## Problem to work on
Extract the listing below in full, unchanged.

## Source material
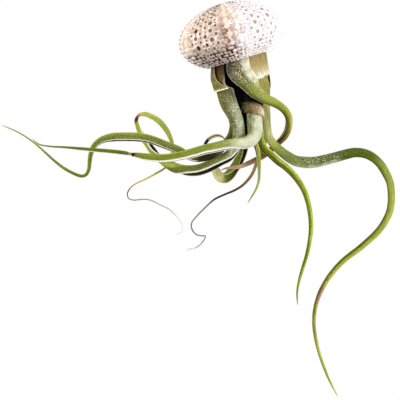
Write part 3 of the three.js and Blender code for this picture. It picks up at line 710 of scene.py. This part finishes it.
FRONT_LOOP = [
    *sheath_rows(-89, 28, 0),
    [9.7, -3.6, -38, 13, 180, 35],
    [12.4, -8.3, -43.3, 9, 176, 48],
    [16.2, -12.2, -48, 5.2, 165, 70],
    [20.5, -13.2, -51.6, 3.6, 150, 105],
    [24.5, -13, -54.2, 2.9, 140, 130],
    [29, -12, -56.2, 2.6, 130, 145],
    [33, -10.5, -58.7, 2.3, 115, 150],
    [36, -9, -61.8, 2.3, 100],
    [37.3, -7, -65, 2.25, 90],
    [37.4, -4.5, -68.5, 2.25, 80, 145],
    [36.6, -1, -72.4, 2.2, 75],
    [34.7, 2.5, -75.7, 2.1],
    [31.9, 6, -78.7, 1.85, 80, 150],
    [27.9, 9, -82.4, 1.8, 85],
    [23.4, 9.5, -86.1, 1.75, 90],
    [18.8, 8.5, -88.6, 1.7],
    [14.3, 6, -90.7, 1.5],
    [9.7, 3.5, -92.6, 1.25],
    [5.7, 2, -93.1, 0.95],
    [1.7, 0.5, -93.6, 0.7],
    [-1.1, -0.5, -94.6, 0.45],
]
leaf_finish(
    make_leaf("leaf_front_loop", FRONT_LOOP, 1),
    [
        (0.0, (104, 82, 36), 0.6), (0.22, (92, 76, 34), 0.75),
        (0.30, (116, 114, 44), 0.6), (0.40, (148, 156, 66), 0.35),
        (0.52, (158, 164, 60), 0.2), (0.60, (176, 164, 84), 0.1),
        (0.66, (150, 122, 48), 0.1), (0.73, (124, 82, 30), 0.1),
        # The dark stop at 0.77 is painted shade where the tail passes behind the other leaves.
        (0.77, (84, 56, 30), 0.1), (0.80, (140, 106, 74), 0.2),
        (0.90, (186, 152, 128), 0.2), (1.0, (150, 120, 100), 0.1),
    ],
    # The inner face is painted near black inside the bulb and dark olive below it: painted shade in the
    # groove. The values set the side of the painted shade on the outside.
    channel=[
        (0.0, (14, 9, 6), 0.15), (0.40, (22, 15, 8), 0.15),
        (0.46, (60, 52, 10), 0.1), (0.52, (60, 48, 8), 0.0),
        (0.68, (70, 50, 8), 0.0), (0.78, (40, 26, 16), 0.5),
    ],
    lit_scurf=(0.9, 0.0),
    shade_start=0.35,
    edge_width=0.4,
)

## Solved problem
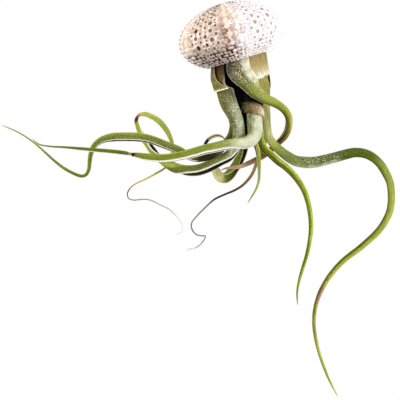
Write part 3 of the three.js and Blender code for this picture. It picks up at line 710 of scene.py. This part finishes it.
FRONT_LOOP = [
    *sheath_rows(-89, 28, 0),
    [9.7, -3.6, -38, 13, 180, 35],
    [12.4, -8.3, -43.3, 9, 176, 48],
    [16.2, -12.2, -48, 5.2, 165, 70],
    [20.5, -13.2, -51.6, 3.6, 150, 105],
    [24.5, -13, -54.2, 2.9, 140, 130],
    [29, -12, -56.2, 2.6, 130, 145],
    [33, -10.5, -58.7, 2.3, 115, 150],
    [36, -9, -61.8, 2.3, 100],
    [37.3, -7, -65, 2.25, 90],
    [37.4, -4.5, -68.5, 2.25, 80, 145],
    [36.6, -1, -72.4, 2.2, 75],
    [34.7, 2.5, -75.7, 2.1],
    [31.9, 6, -78.7, 1.85, 80, 150],
    [27.9, 9, -82.4, 1.8, 85],
    [23.4, 9.5, -86.1, 1.75, 90],
    [18.8, 8.5, -88.6, 1.7],
    [14.3, 6, -90.7, 1.5],
    [9.7, 3.5, -92.6, 1.25],
    [5.7, 2, -93.1, 0.95],
    [1.7, 0.5, -93.6, 0.7],
    [-1.1, -0.5, -94.6, 0.45],
]
leaf_finish(
    make_leaf("leaf_front_loop", FRONT_LOOP, 1),
    [
        (0.0, (104, 82, 36), 0.6), (0.22, (92, 76, 34), 0.75),
        (0.30, (116, 114, 44), 0.6), (0.40, (148, 156, 66), 0.35),
        (0.52, (158, 164, 60), 0.2), (0.60, (176, 164, 84), 0.1),
        (0.66, (150, 122, 48), 0.1), (0.73, (124, 82, 30), 0.1),
        # The dark stop at 0.77 is painted shade where the tail passes behind the other leaves.
        (0.77, (84, 56, 30), 0.1), (0.80, (140, 106, 74), 0.2),
        (0.90, (186, 152, 128), 0.2), (1.0, (150, 120, 100), 0.1),
    ],
    # The inner face is painted near black inside the bulb and dark olive below it: painted shade in the
    # groove. The values set the side of the painted shade on the outside.
    channel=[
        (0.0, (14, 9, 6), 0.15), (0.40, (22, 15, 8), 0.15),
        (0.46, (60, 52, 10), 0.1), (0.52, (60, 48, 8), 0.0),
        (0.68, (70, 50, 8), 0.0), (0.78, (40, 26, 16), 0.5),
    ],
    lit_scurf=(0.9, 0.0),
    shade_start=0.35,
    edge_width=0.4,
)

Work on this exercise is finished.